REP. MARTY MEEHAN: We're going to debate it until 3:00 AM if we need to, and we're going to win in the end.
KWAME HOLMAN: In accordance with rules agreed to last night, the House would consider Shays- Meehan and two other campaign overhaul bills. The first was offered by Majority Leader Dick Armey on behalf of the Republican leadership.
REP. DICK ARMEY: Mr. Chairman, in light of the days debate that I anticipate will feature a great deal of self-flagellation and tacit indictment of one another, let me state at the outset I am not now, never have been, nor ever will be corrupted by contributions to my campaign in soft or hard money. At least do us the courtesy of giving us the benefit of the doubt with respect to the suspicion that we're not total idiots.
REPRESENTATIVE: Will my friend yield?
REP. DICK ARMEY: You're either for a ban on soft money or you're not. No, I have no time to yield. You're either for a ban on soft money now or you're not. You're either for tricks and gimmicks, exceptions and loopholes, or you're not. If you're for a real ban now, vote for Armey.
KWAME HOLMAN: Armey called his plan "Ban it All, Ban it Now." It would end all soft money contributions-- the unregulated unlimited donations now given to the political parties by corporations, unions and individuals. But the Armey bill would go further and ban such contributions to private advocacy groups involved in federal elections. Georgia Republican John Linder faced off with Michigan Democrat Sander Levin over the Republican alternative.
REP. JOHN LINDER: This bill was essentially introduced in March of last year. Both parties raised about the same amount of soft money, about $245 million in the last cycle. And we should ban it all. And those who don't want to ban it all don't want to ban it. If you want simply to curb some soft money but not all, support Shays-Meehan. If you want to simply marginally reduce corporate, union, and special-interest loopholes, support Shays-Meehan. If you want to nibble around the edges of this debate year after year after year, then Shays- Meehan is the bill for you. But if you want a complete and total ban on every dollar of soft money involved in federal election advocacy today, then join me and Dick Armey and support this substitute. Join us. Ban it all, ban it now.
REP. SANDER LEVIN: What we are seeing here are tactics to obscure the issue. Shays-Meehan does not nibble around the edges of soft money. It is absurd to talk that way. What it tries to do is to preserve the democratic processes of registration in getting out the vote. And what does the Armey amendment do? What it essentially says is no one can use even their own funds to help register people or get them out to vote, whether its the NAACP, or the NRA, or anybody else. Nobody can use any of their own treasury money. It's anti-democratic.
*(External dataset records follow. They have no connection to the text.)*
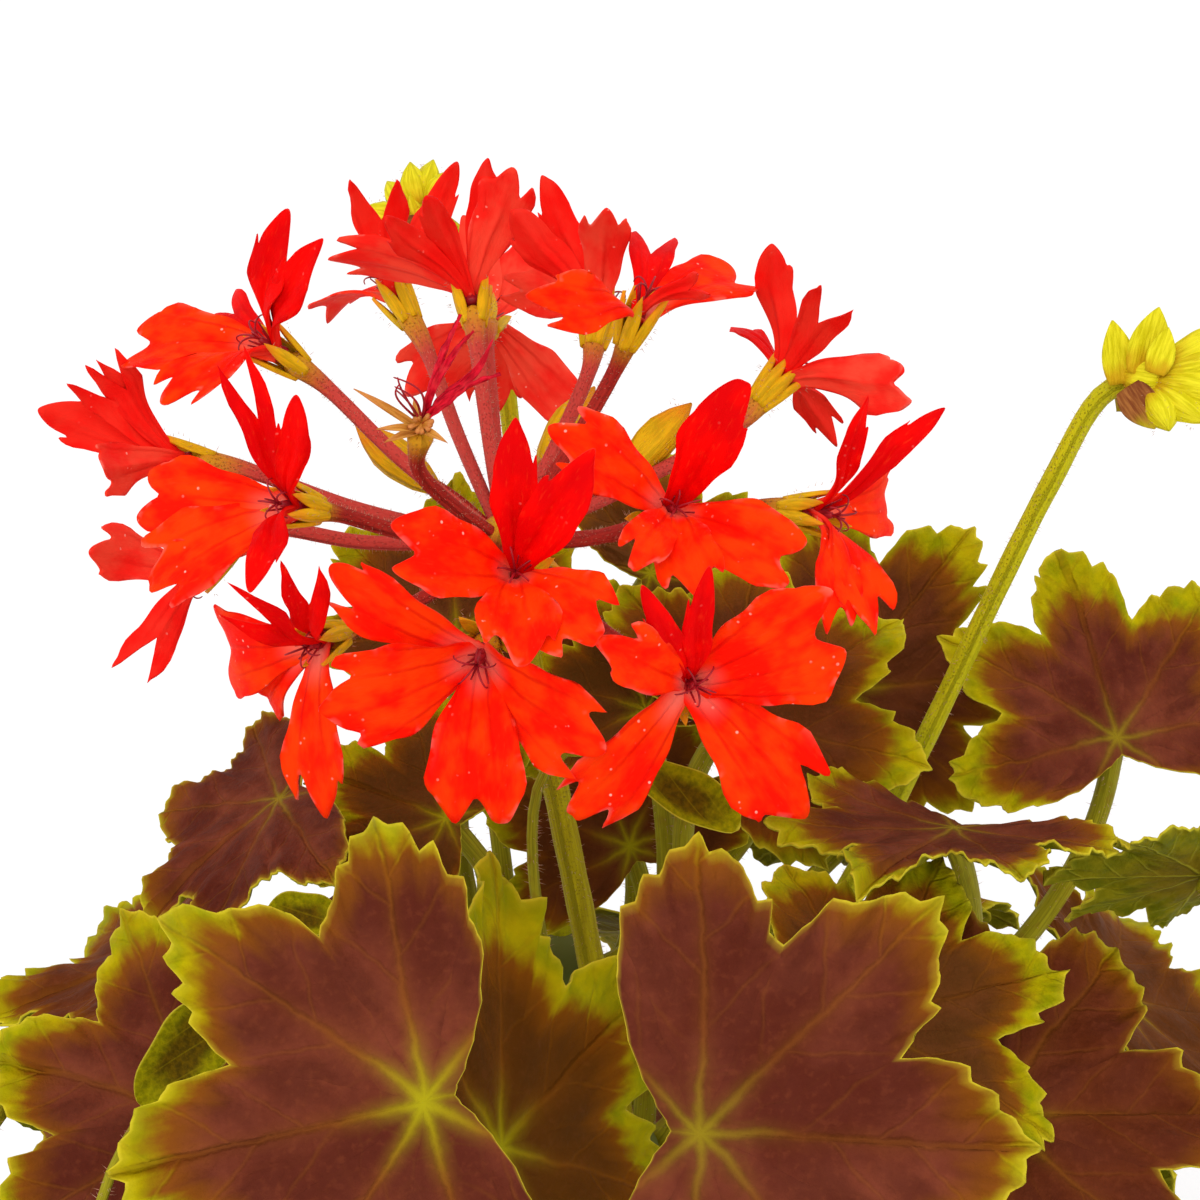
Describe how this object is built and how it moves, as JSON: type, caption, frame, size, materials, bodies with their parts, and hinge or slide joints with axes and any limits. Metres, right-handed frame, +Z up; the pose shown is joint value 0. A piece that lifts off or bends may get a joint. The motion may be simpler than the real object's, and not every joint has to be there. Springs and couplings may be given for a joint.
{
  "type": "potted_geranium",
  "caption": "Potted star-flowered geranium with bronze leaves edged in yellow-green, a scarlet umbel and nodding buds in a plain clay pot",
  "frame": {"origin": "centre of the underside of the pot, on the plane that the pot stands on", "axes": "+Z up; the front of the plant, as pictured, faces -Y; +X to the right seen from the front"},
  "size_m": [0.1559, 0.1635, 0.2488],
  "materials": {
    "clay": "dry matt terracotta with faint pale bloom",
    "soil": "loose dark potting mix of peat and bark",
    "stem": "fleshy green with brown joints",
    "leaf": "soft satin bronze with yellow-green margin and veins",
    "petal": "satin scarlet, thin and slightly translucent",
    "faded_petal": "shrivelled crimson",
    "flower_stalk": "hairy maroon and green",
    "bud": "finely hairy yellow-green"
  },
  "bodies": {
    "root": {"pot": "clay", "soil": "soil", "stem_front": "stem", "stem_centre": "stem", "stem_right": "stem", "stem_back": "stem", "stem_left": "stem", "leaf_front_left": "leaf", "leaf_front_left_behind": "leaf", "leaf_front_right": "leaf", "leaf_low_right": "leaf", "leaf_right_corner": "leaf", "leaf_right_flat": "leaf", "leaf_right_turned": "leaf", "leaf_right_edge": "leaf", "leaf_back_right": "leaf", "leaf_mid_right": "leaf", "leaf_left_side": "leaf", "leaf_left_corner": "leaf", "leaf_behind_umbel": "leaf", "leaf_behind_umbel_right": "leaf", "leaf_under_umbel_right": "leaf", "leaf_under_umbel_left": "leaf", "leaf_under_umbel": "leaf", "leaf_ring_1_1": "leaf", "leaf_ring_1_2": "leaf", "leaf_ring_1_3": "leaf", "leaf_ring_1_4": "leaf", "leaf_ring_1_5": "leaf", "leaf_ring_1_6": "leaf", "leaf_ring_1_7": "leaf", "leaf_ring_2_1": "leaf", "leaf_ring_2_2": "leaf", "leaf_ring_2_3": "leaf", "leaf_ring_2_4": "leaf", "leaf_ring_2_5": "leaf", "leaf_ring_3_1": "leaf", "leaf_ring_3_2": "leaf", "leaf_ring_3_3": "leaf", "flower_01": "petal", "flower_02": "petal", "flower_03": "petal", "flower_04": "petal", "flower_05": "petal", "flower_06": "petal", "flower_07": "petal", "flower_08": "petal", "flower_09": "petal", "flower_10": "petal", "flower_11": "petal", "flower_12": "petal", "flower_13": "petal", "flower_14": "petal", "flower_15": "petal", "flower_16": "petal", "flower_faded": "faded_petal", "umbel_stalks": "flower_stalk", "buds_right": "bud", "buds_back": "bud"}
  },
  "joints": []
}
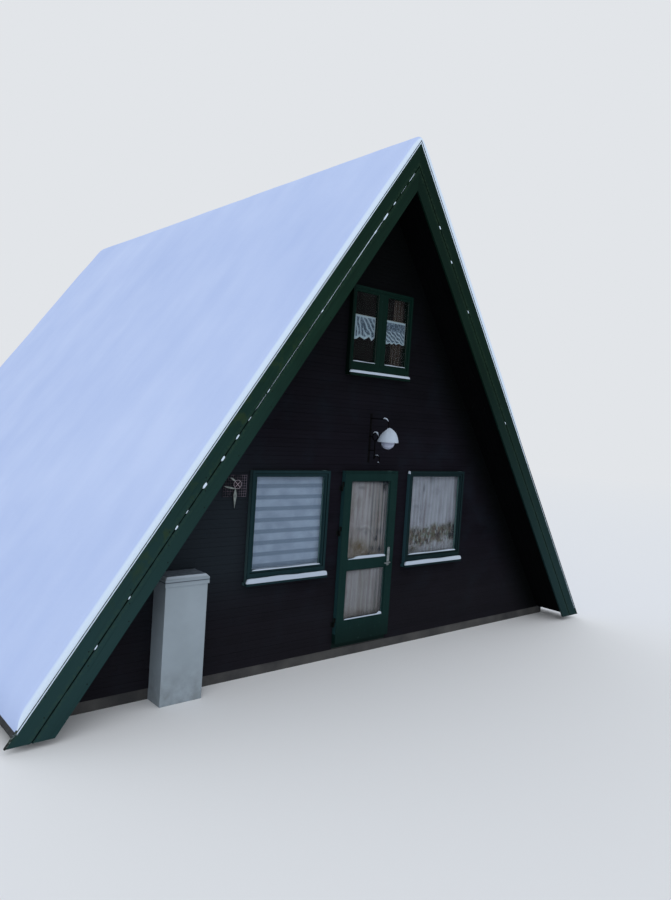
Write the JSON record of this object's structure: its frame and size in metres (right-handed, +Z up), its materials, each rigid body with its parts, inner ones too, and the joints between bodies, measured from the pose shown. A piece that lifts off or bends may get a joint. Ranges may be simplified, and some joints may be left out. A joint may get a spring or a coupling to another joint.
{
  "type": "a-frame cabin",
  "caption": "A-frame timber cabin with steep snow-covered roof slopes, recessed gable walls, half-glazed front door, windows and a loft.",
  "frame": {"origin": "on the ground, under the middle of the ridge", "axes": "+X along the front to the right as seen from outside, +Y from the front to the back, +Z up"},
  "size_m": [8.4592, 9.116, 6.2439],
  "materials": {
    "concrete": "rough",
    "floor_boards": "satin",
    "roofing": "matte",
    "cladding": "matte",
    "green_wood": "satin",
    "flashing": "matte",
    "clear_glass": "polished",
    "handle_metal": "satin",
    "hinge_metal": "satin",
    "net_fabric": "sheer",
    "blind_fabric": "matte",
    "lace": "sheer",
    "brown_fabric": "matte",
    "lamp_iron": "satin",
    "lamp_enamel": "gloss",
    "opal_glass": "gloss",
    "wire": "satin",
    "star_metal": "satin",
    "cabinet_plastic": "matte",
    "snow": "matte"
  },
  "bodies": {
    "cabin": {"foundation": "concrete", "ground_floor": "floor_boards", "loft_floor": "floor_boards", "roof_left": "roofing", "roof_right": "roofing", "ridge_cap": "flashing", "roof_covering_left": "flashing", "roof_covering_right": "flashing", "front_wall_left": "cladding", "front_wall_right": "cladding", "front_gable_wall": "cladding", "back_wall": "cladding", "back_gable_wall": "cladding", "front_bargeboards_left": "green_wood", "front_bargeboards_right": "green_wood", "back_bargeboards_left": "green_wood", "back_bargeboards_right": "green_wood", "front_flashing": "flashing", "back_flashing": "flashing", "door_frame": "green_wood", "door_hinges_frame": "hinge_metal", "window_left_frame": "green_wood", "window_left_glass": "clear_glass", "window_left_sill": "green_wood", "window_left_blind": "blind_fabric", "window_right_frame": "green_wood", "window_right_glass": "clear_glass", "window_right_sill": "green_wood", "window_right_curtain": "net_fabric", "window_upper_frame": "green_wood", "window_upper_sashes": "green_wood", "window_upper_glass": "clear_glass", "window_upper_sill": "green_wood", "window_upper_lace": "lace", "window_upper_curtain": "brown_fabric", "back_window_frames": "green_wood", "back_upper_window_frame": "green_wood", "back_window_glass": "clear_glass", "back_window_sills": "green_wood", "lamp_bracket": "lamp_iron", "lamp_shade": "lamp_enamel", "lamp_globe": "opal_glass", "wall_trellis": "wire", "wall_star": "star_metal", "meter_cabinet": "cabinet_plastic", "meter_cabinet_lid": "cabinet_plastic", "roof_snow_left": "snow", "roof_snow_right": "snow"},
    "door": {"door_leaf": "green_wood", "door_glass": "clear_glass", "door_handle": "handle_metal", "door_hinges_leaf": "hinge_metal", "door_curtain": "net_fabric"}
  },
  "joints": [
    {"name": "front_door_swing", "type": "hinge", "parent": "cabin", "child": "door", "pos_m": [-0.448, -4.098, 0.2], "axis": [0, 0, -1], "range_deg": [0, 105]}
  ]
}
What it is, is a smokescreen, and we can see through it.
KWAME HOLMAN: Around lunchtime, the Armey plan went down, with 44 Republicans joining almost all Democrats to defeat it. The next campaign overhaul plan was offered by Ohio Republican Bob Ney. Last summer he proposed capping soft money rather than eliminating it. Today, he dropped that idea and proposed an earlier, more restrictive version of Shays- Meehan, which the authors changed last summer in order to attract votes.
REP. BOB NEY: Well, the substitute I offer today is the bill that this House has passed previously. I offer it not because I think it's really a good bill and not because I really want to particularly see it passed. On the contrary, I think this is a bad piece of legislation. We're not playing games anymore. As some have said, we're now shooting with real bullets. The legislation that passes this House is very likely to reach the President's desk and become law. Given that, I think it is important to give members the opportunity to enact legislation that they previously supported on this floor.
KWAME HOLMAN: But members disagreed with Ney and voted down his idea. As it became increasingly clear Shays-Meehan would be the bill of the day, members focused their attention there.
REP. LINDSEY GRAHAM: If there is a bill in Congress that affects the every day American somebody can spend $10 million to either party and you'll never convince me that doesn't affect the quality of legislation. I'm ready and willing to do something about it even if I have to argue and disagree with the people I hold dear personally and professionally. I think America needs to change the way we conduct our campaigns. And I'm willing to pay a price for making my friends mad at me.
REP. JOHN DOOLITTLE: I just want to say the disastrous present law we have was given to us by the same liberals who are now bringing to us an updated version in the Shays-Meehan bill. This law was rammed through in 1974 by liberal Democrats on the far left of the think tanks to try and take advantage of Republicans through the law and make it harder for them to campaign. It worked. It took us 20 additional years before we won the House of Representatives as a result of that law. If this disastrous bill passes today unamended, I suspect we'll have another 20 years in the trenches before we ever come back.
KWAME HOLMAN: The vote on the Shays Meehan ban on political soft money ended late this afternoon. 39 Republicans joined 200 Democrats and one independent to approve the bill.